It wasn’t always like that. Previous generations realized that we lose some information every time we do this – information the numbers can’t provide. They realized, like James Anyon, that we could never measure what a doctor does so well that we could do it for them. They still have experience that slips through the measurement, so we still have to accept the word of the professionals to get to the truth. The British establishment used to be quite happy to accept the word of the professionals if they were ‘trustworthy gentlemen of good character’. But from the outside, that trust looked like a cosy nepotistic conspiracy. And probably it was.

It was this kind of political problem which led to the growth of cost-benefit analysis. This was originally used by French officials to work out what tolls to charge for new bridges or railways, but it was taken up with a vengeance in twentieth-century America as a way of deciding which flood control measures to build. After their Flood Control Act of 1936, there would be no more federal money for expensive flood control measures unless the benefits outweighed the costs. Only then would the public be able to see clearly that there was no favouritism for some farmers rather than others. It was all going to be clear, objective, nonpolitical and based on counting.

Even so, the professionals clung to their mystery as long as they could, just as doctors fought the idea of scientific instruments that would make the measurements public and might lead people to question their diagnoses – the stethoscope was acceptable because they were the only ones who could listen to it. Even the US Army Corps of Engineers – in charge of the flood control analysis – tried to keep the mystery alive. ‘It is calculated according to rather a complex formula,’ a Corps official told a Senate committee in 1954. ‘I won’t worry you with the details of that formula.’ It couldn’t last. The more they were faced with angry questioning, the more their calculations had to be public.

But how far do you go? Do you, as they did for some flood control schemes, work out how many seagulls would live in the new reservoir, and how many grasshoppers they would eat, and what the grain was worth which the grasshoppers would have eaten? Do you work out what these values might be in future years? Do you value property when no two estate agents can name the same price? ‘I would not say it was a guess,’ one of their officials told the US Senate about property values. ‘It is an estimate.’ And after all that, it is economists who persuaded the US Secretary of the Interior, Bruce Babbitt, to start demolishing the dams their predecessors laboriously calculated.

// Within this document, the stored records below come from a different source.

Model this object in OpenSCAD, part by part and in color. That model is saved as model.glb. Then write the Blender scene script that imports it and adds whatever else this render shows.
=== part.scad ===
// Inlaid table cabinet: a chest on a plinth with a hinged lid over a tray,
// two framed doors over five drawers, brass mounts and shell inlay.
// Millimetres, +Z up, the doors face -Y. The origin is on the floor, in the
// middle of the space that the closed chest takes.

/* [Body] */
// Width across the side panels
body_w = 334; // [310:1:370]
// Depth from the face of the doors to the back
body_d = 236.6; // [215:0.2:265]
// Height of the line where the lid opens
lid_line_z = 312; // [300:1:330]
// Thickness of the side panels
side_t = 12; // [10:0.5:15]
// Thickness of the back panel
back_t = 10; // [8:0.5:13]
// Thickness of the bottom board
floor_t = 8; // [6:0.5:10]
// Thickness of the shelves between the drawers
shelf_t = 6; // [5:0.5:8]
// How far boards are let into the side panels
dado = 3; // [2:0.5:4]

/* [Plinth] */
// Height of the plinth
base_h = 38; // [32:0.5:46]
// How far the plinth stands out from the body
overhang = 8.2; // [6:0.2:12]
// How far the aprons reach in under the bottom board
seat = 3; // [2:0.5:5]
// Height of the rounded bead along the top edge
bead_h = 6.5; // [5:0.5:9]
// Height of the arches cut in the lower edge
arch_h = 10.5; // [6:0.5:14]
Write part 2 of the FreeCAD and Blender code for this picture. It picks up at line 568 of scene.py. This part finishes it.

So here’s the paradox. Numbers are democratic. We use them to peer into the mysterious worlds of professionals, to take back some kind of control. They are the tools of opposition to arrogant rulers. Yet in another sense they are not democratic at all. Politicians like to pretend that numbers take the decisions out of their hands. ‘Listen to the scientists,’ they say about BSE or genetically-modified food. ‘It’s not us taking the decisions, it’s the facts.’ We are submitting these delicate problems to the men in white coats who will apply general rules about individual peculiarities. It is, in other words, a shift from one kind of professional to another, in the name of democracy – from teachers and doctors to accountants, auditors and number-crunchers. And they have their own secretive rituals that exclude outsiders like a computer instruction manual.

But when it comes to auditing the rest of us in our ordinary jobs, auditing undermines as much trust as it creates – because people have to defend themselves against the auditors. Their lives – usually their working lives – are at stake, and their managers will wonder later why the figures they spent so much to collect are so bizarrely inaccurate. And as we all trust the companies and institutions less, we trust the auditors less too.